How do you mend a broken heart?

@foisgras (205)
Sweden
November 2, 2009 12:30pm CST
I find it very childish that I have fallen in love again after a long marriage and got divorced 4 years ago. I met a man and we enjoyed doing things together. We had similar tastes and activities in mind. The complication started when I got double meanings on his statements. An example is that he has special feelings for me, but can't utter the magic words! Okay we are adults I have to accept this difference between male & female attitude. We lived together for a month to test if we would find out if we will feel comfortable. Both of us have lived alone on our own hubs. One evening he brings up a discussion that things won't work with the relationship. We have tried so it has to end. He cries with tears of sadness and sorrow? Of course I also started to cry. But he can't decide if he wants me out or not. Another week goes we drove to the country side and spent a week together again. We had so much fun giggling, working in the garden, and fixing things together. We had to go back to the city because he had to work.

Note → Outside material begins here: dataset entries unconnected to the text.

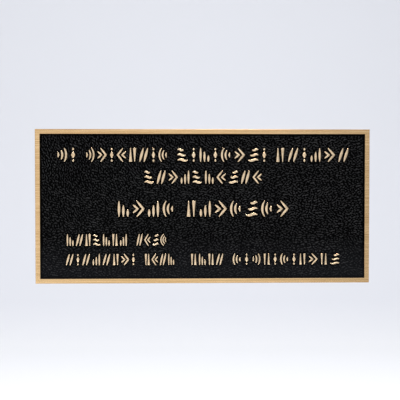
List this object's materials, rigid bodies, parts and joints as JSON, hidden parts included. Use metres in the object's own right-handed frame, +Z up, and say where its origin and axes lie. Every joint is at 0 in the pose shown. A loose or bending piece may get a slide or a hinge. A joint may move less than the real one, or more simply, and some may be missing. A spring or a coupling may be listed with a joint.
{
  "type": "bronze time capsule plaque",
  "caption": "Rectangular cast bronze wall plaque with a raised border, a black pebbled field and rows of raised strokes, held by hidden studs.",
  "frame": {"origin": "middle of the flat back, on the wall's surface", "axes": "+Y into the wall, -Y is the side of the border and strokes, +X to the viewer's right, +Z up"},
  "size_m": [0.38, 0.01, 0.175],
  "materials": {
    "bronze": "satin linished cast bronze on the border and strokes, satin black paint in the recessed field"
  },
  "bodies": {
    "root": {"bronze_plaque": "bronze"}
  },
  "joints": []
}
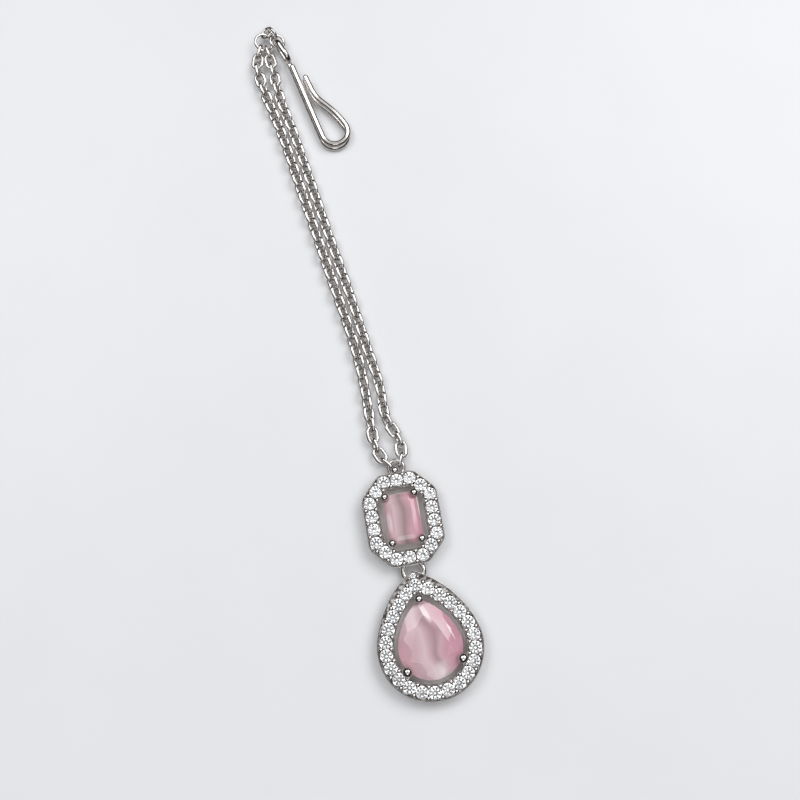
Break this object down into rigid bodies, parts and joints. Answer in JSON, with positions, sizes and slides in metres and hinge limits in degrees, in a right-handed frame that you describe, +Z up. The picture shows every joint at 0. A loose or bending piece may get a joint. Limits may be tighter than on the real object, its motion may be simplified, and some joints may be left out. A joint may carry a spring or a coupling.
{
  "type": "maang tikka",
  "caption": "Lying forehead ornament: pear and octagon stone settings with white stone halos, joined by a ring, on a double cable chain with a bent hair hook of two soldered wires.",
  "frame": {"origin": "middle of the outline at the surface it lies on", "axes": "+Y from the drop to the hook end, +Z up from the surface, +X to the right seen from above"},
  "size_m": [0.0204, 0.1448, 0.0051],
  "materials": {
    "polished_metal": "polished, rhodium plated",
    "pink_stone": "polished, milky rose pink",
    "white_stone": "polished, clear white"
  },
  "bodies": {
    "root": {"bail_ring": "polished_metal", "chain_left": "polished_metal", "chain_right": "polished_metal", "drop_frame": "polished_metal", "drop_halo_stone_01": "white_stone", "drop_halo_stone_02": "white_stone", "drop_halo_stone_03": "white_stone", "drop_halo_stone_04": "white_stone", "drop_halo_stone_05": "white_stone", "drop_halo_stone_06": "white_stone", "drop_halo_stone_07": "white_stone", "drop_halo_stone_08": "white_stone", "drop_halo_stone_09": "white_stone", "drop_halo_stone_10": "white_stone", "drop_halo_stone_11": "white_stone", "drop_halo_stone_12": "white_stone", "drop_halo_stone_13": "white_stone", "drop_halo_stone_14": "white_stone", "drop_halo_stone_15": "white_stone", "drop_halo_stone_16": "white_stone", "drop_halo_stone_17": "white_stone", "drop_halo_stone_18": "white_stone", "drop_halo_stone_19": "white_stone", "drop_halo_stone_20": "white_stone", "drop_halo_stone_21": "white_stone", "drop_halo_stone_22": "white_stone", "drop_halo_stone_23": "white_stone", "drop_halo_stone_24": "white_stone", "drop_ring": "polished_metal", "drop_stone": "pink_stone", "hair_hook": "polished_metal", "hook_ring": "polished_metal", "joining_ring_1": "polished_metal", "joining_ring_2": "polished_metal", "octagon_frame": "polished_metal", "octagon_halo_stone_01": "white_stone", "octagon_halo_stone_02": "white_stone", "octagon_halo_stone_03": "white_stone", "octagon_halo_stone_04": "white_stone", "octagon_halo_stone_05": "white_stone", "octagon_halo_stone_06": "white_stone", "octagon_halo_stone_07": "white_stone", "octagon_halo_stone_08": "white_stone", "octagon_halo_stone_09": "white_stone", "octagon_halo_stone_10": "white_stone", "octagon_halo_stone_11": "white_stone", "octagon_halo_stone_12": "white_stone", "octagon_halo_stone_13": "white_stone", "octagon_halo_stone_14": "white_stone", "octagon_halo_stone_15": "white_stone", "octagon_halo_stone_16": "white_stone", "octagon_halo_stone_17": "white_stone", "octagon_halo_stone_18": "white_stone", "octagon_stone": "pink_stone", "strand_ring": "polished_metal"}
  },
  "joints": []
}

When he came back home after work, the same discussion arises and he is convinced that the relationship won't work. He starts crying and I asked him why the tears? What does he really want? He says he does not know? He had no answers to give! I drove back home and left him. I really got to like this person for what he is, including the crying part and confusion in what he wants. I have fallen in love F! Any formulas on how to mend a broken heart?
2 people like this
5 responses
• Indonesia
3 Nov 09
Love make a fool out of everyone, but i think that's one man with conflicting emotions, you experience a lot of things together, even spent a whole month living together ans spend some time in the country side and still saying it's not working out twice with tears fall down, this guy got issues, he's definitely hiding something, i suggest you find out what makes him acts like that, otherwise you might ended up alone again.
1 person likes this
@foisgras (205)
• Sweden
3 Nov 09
darmakawasa Hi, Yes, I have considered this issue of that he might be hiding something. But he says he does not, I just have to rely on his answer. Honestly he said he does not understand it as well and there are no words to explain what he feels. I do not mind being alone as I have been alone for quite a time. I might reconsider to look f or a new friend. Thank you for responding.
1 person likes this
@junmae (1586)
• Philippines
3 Nov 09
I am really confused to your partner, i dont have idea why he acted that way but you had said that you always have great time together. it seems that he hides something from you. i feel that he really loves you but there is something bothering him. If he continues in that way, i think you should move on and forget about him.
1 person likes this
@foisgras (205)
• Sweden
3 Nov 09
Hi junmae393, I am confused to myself, that is why I decided to leave his apartment. I guess he is confused himself too. Yep, you are right time to move on. Thank you for your response.
1 person likes this
@zandi458 (28102)
• Malaysia
2 Nov 09
Maybe it is different kind of love that both of you are experiencing in your twilight years. Unlike when one is young falling in love has no boundaries. The meaning of love in veterans may have different kind of meaning, more to companionship. Looks like both of you are in love but stop short of confessing it to each other. Maybe you just take it for granted that love works by itself in this two adult hearts. You should be honest with your feelings and tell him how you feel about him so he can make his feeling known to you. Time is running short and you should make the first move to return to him. This is the only way you can find comfort in your heart.
1 person likes this
@foisgras (205)
• Sweden
2 Nov 09
Thank you Zandi458 for your reply. I have told him about my affection and was very clear about it after knowing him 2 months before the 1 month experiment began. Yes, I agree that at this stage of our lives it will clearly be companionship. But U guess we have quite high expectations on the relationship that it is why it won't work in his own eyes. I have now left him and will try to forget. It is like getting another divorce! I did'nt expect it to be in this manner.
1 person likes this
@eLsMarie (4345)
• Philippines
15 Nov 09
he sounds weird but i guess he is also confused with his feelings if he was really in love with you or if he only wants someone who'd be willing to be with him with no proper commitment at all. mending a broken heart is very much easy for me because i know very well myself. i beautify myself a lot whenever i'm depressed and i'm loving it because i can boost back my confidence again. it depends on you. you know more yourself more than we do. so good luck!
@sender621 (14893)
• United States
2 Nov 09
We should never give up on love. Even though love can break our hearts we have to keep it alive. One day we will find that extra special someone who will be our soulmate. The best thing to do when you fall off the romance horse is to get right back on. This is the best thing you can do to ease the mending of a broken heart.
@foisgras (205)
• Sweden
2 Nov 09
Hi sender621, Thank you for responding. You are right to keep our hearts alive. I thought the special someone is him. My heart aches and I am sad with what happened. I still hope a new soulmate will come along.